# How would you rate II timeshares in Cairns?



## seema (Mar 7, 2009)

In the tug reviewratings section, I see no reviews/ratings for NPC (Accor Premiere Vacation Club Novotel Rockford Palm Cove Resort) and just 1 (2005) review for WTN/WT2 (WorldmMark Cairns).

I wonder if anyone has gone to one of the resorts recently, and comment on them?


----------



## chubby (Mar 7, 2009)

Hi Seema

The Worldmark resort is about 9KLS south of Cairns it is very nice we stayed there last May we had a car and you will need one to get into the centre of Cairns or use taxies as it is to far to walk.
The other resort you said about The Novotel Rockford is in Palm Cove about 30 KLS north of Cairns we have never stayed there .At Palm Cove there is a beach there in cairns there is no beach  but all the boat trips to the reef leave from Cairns or Port Douglas.
Just one word of warning do not swim in sea of a beach if you come from End of Oct to the end of March as it is stinger season and they can be a very bad sting the pain is unreal. I am told they do not go out to the reef but in close to shore they are there.


----------



## seema (Mar 7, 2009)

chubby said:


> Hi Seema
> 
> The Worldmark resort is about 9KLS south of Cairns it is very nice we stayed there last May we had a car and you will need one to get into the centre of Cairns or use taxies as it is to far to walk.
> The other resort you said about The Novotel Rockford is in Palm Cove about 30 KLS north of Cairns we have never stayed there .At Palm Cove there is a beach there in cairns there is no beach  but all the boat trips to the reef leave from Cairns or Port Douglas.
> Just one word of warning do not swim in sea of a beach if you come from End of Oct to the end of March as it is stinger season and they can be a very bad sting the pain is unreal. I am told they do not go out to the reef but in close to shore they are there.

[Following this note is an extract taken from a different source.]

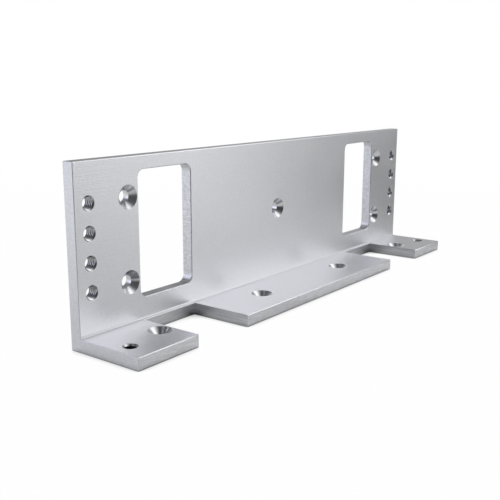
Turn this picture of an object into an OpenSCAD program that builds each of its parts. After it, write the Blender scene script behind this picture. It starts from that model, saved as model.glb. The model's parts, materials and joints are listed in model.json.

Thanks, for the information. 

I will await someone giving a review Novotel Rockford.

PS-We plan to come to Cairns late June. How is the weather? I would presume that the stingers are not (so) present in the Australian "winter" season.


----------



## ausman (Mar 7, 2009)

seema said:


> We plan to come to Cairns late June. How is the weather?



This is one of my pet peeves. How is the weather, you don't need to ask a local.

Go to weather .com, enter the "World City"- Cairns, scroll down about 2/3 of a page and there will be a yellow box with "Averages". Click on that and there will be a chart showing monthly averages for the year.

In F for June 78 high, 63 low.

Lacking is a humidity level measure, which in this case for the Tropics would be helpful. June is fine.


----------



## chubby (Mar 8, 2009)

Hi

Well the weather has been told to you in way I would not have said it.
June is one of the good months for Cairns and there should be no stingers in that month someone will give info on the other resort


----------



## beanb41 (Mar 8, 2009)

We stayed at Palm Cove a couple of years ago and absolutly loved the area. It is very peaceful and quiet and whilst we didnt use the ocean for swimming we used our resort pool there is a fenced off area of water near the jetty which is stinger free.
We never stayed at the Novotel but visited it to have a look around. It has apparently undergone a metamorphisis in the past few years. The golf course has been turned into apartments I understand. Because of the quiet nature of Palm Cove and the fact that its almost 1/2 way between Cairns and Port Douglas I dont think it made a lot of money hence the redevelopment. It had a great pool complex and I think you will have a great time there. The surf club is a great place to go for a cheap basic meal and there are a number of restaurants all very good on the waterfront. Palm Cove is noted for its many spas designed to pamper  lady. My wife was so relaxed after hers she was floating on one glass of wine. Not cheap but a great way to earn brownie points guys. We stayed in late May and on most days it was pleasant swimming in the resort freeform unheated pool.


----------



## sage (Apr 11, 2009)

*Palm Cove*

We have been to the Novotel at Palm Cove several time before we purchased our timeshare. All these things were a few years ago but I doubt they would have changed much.

It had the following:

10 pools (1 for each block of rooms/apartments)
restaurants
nightclub 
golf course
tennis courts
squash courts
fitness centre
kids club including a creche (if you want to go out on the reef for the day and leave your baby behind)
organised activites such as bingo by the pool, cane toad races, casino night and other activities
Although a fair way from Cairns itself, therewas a bus that went from the front gate to the nearest mall. 
Buses also do the rounds of the hotels if you book a trip out to the reef - they pick you up at around 7am and bring you back around 6pm.
The rooms in the hotel were extremely clean & comfortable and the hotel staff were always willing to help.

The resort backs onto a beach (Palm Cove) which would be lucky to see waves on a good day - still and calm. There were catamarans, windsurfers and kayaks for use by guests.

Palm Cove is a quiet little area with lots of small hotels (with the exception of the Novotel) and lots of trendy little eateries and restauants.

It is a really lovely place to holiday and wind down.

Gillian


----------